With a privileged threat analytics tool in place, security teams can not only identify when a Golden Ticket is occurring but also take steps to halt the attack such as rapidly changing the password for the KRBTGT account in rapid succession.

Be aware of your environment

The finale of the movie pits Mike McDermott against Teddy KGB, playing in an all-or-nothing game of heads-up poker. While playing, Mike notices that every time Teddy KGB starts eating Oreos from the tray in front of him, he has a great hand. In poker, this is called a ‘tell’.

Mike gets crushed at the onset, but eventually gets pulled into a hand with a good set of cards (similarly to the opening scene) and is in desperate need of a win. However, he folds because he sees Teddy chomping away at his Oreos. He lets Teddy know that he knows his tell, which completely rattles Teddy and changes the course of the game. By taking this path, Mike eventually comes out on top.

For security teams, the lesson is to always pay attention to your surroundings – from humans accessing critical systems to applications communicating with other applications, or some combination of the two. For instance, if a machine that contains sensitive data is being accessed during irregular hours and/or from an irregular IP, an alert can be sent to the SOC to prompt further investigation of the event. In some cases, administrators may opt to set policies to automatically suspend these sessions until they can be verified.

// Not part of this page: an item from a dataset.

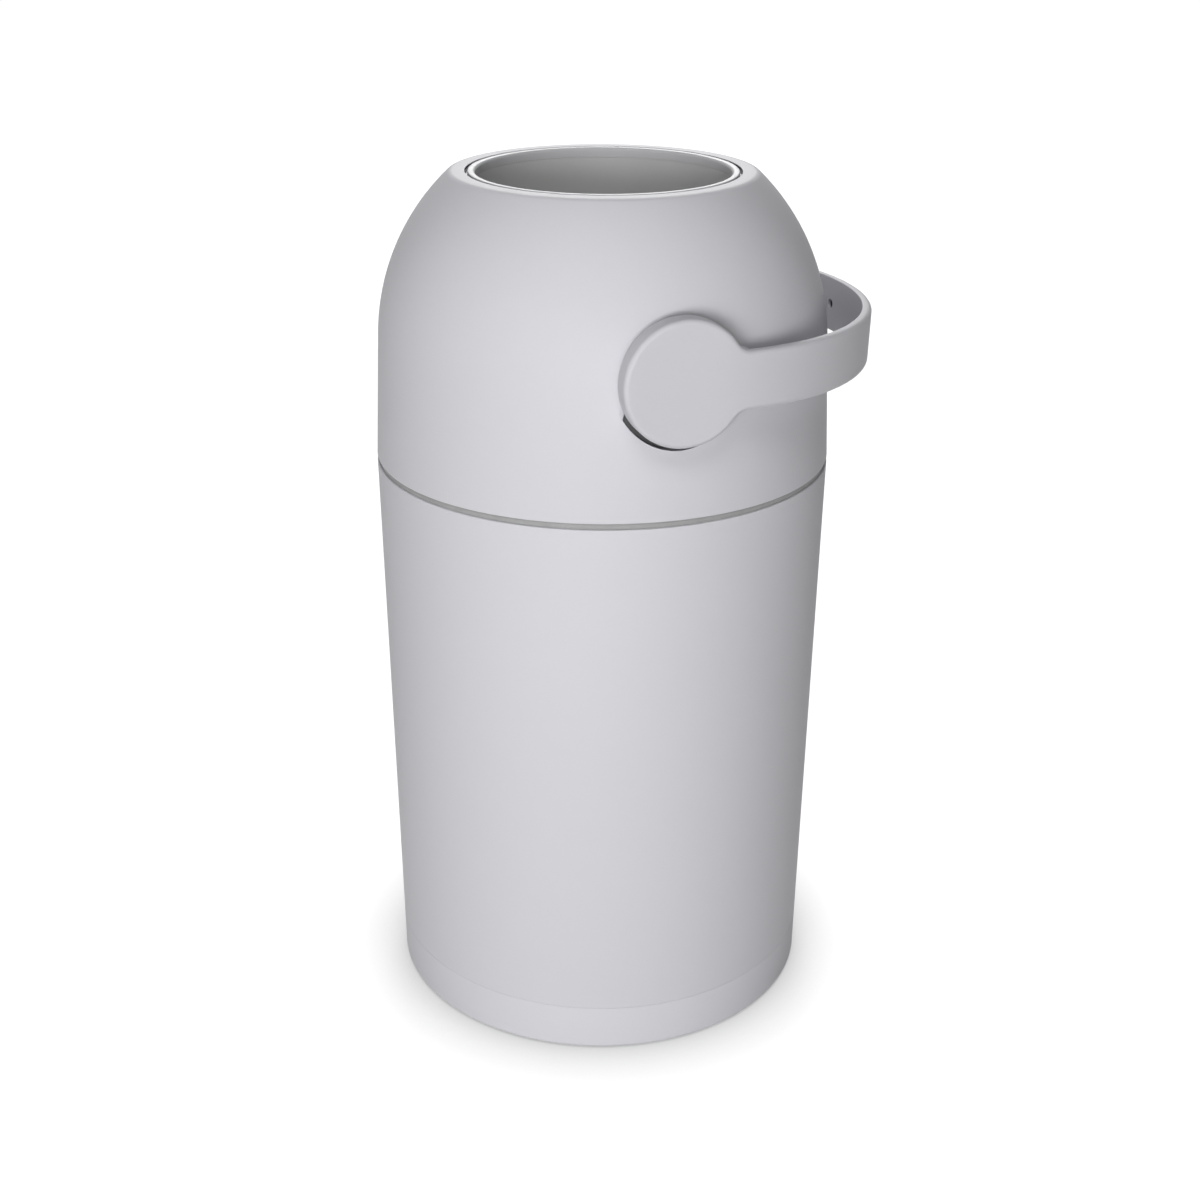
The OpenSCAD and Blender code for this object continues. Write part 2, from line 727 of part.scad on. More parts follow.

Having tools in place that pay attention to privileged behaviour can help organisations to develop a baseline for what’s ‘typical’,  allowing them to rapidly flag things that seem to be out of the ordinary (an attacker’s tell) and provide the ability to quickly respond to the threat. These tools are essential as security teams continue to face ever-evolving threats, are essential as security teams continue to face ever-evolving threats and can mean the difference between a breach and business continuity.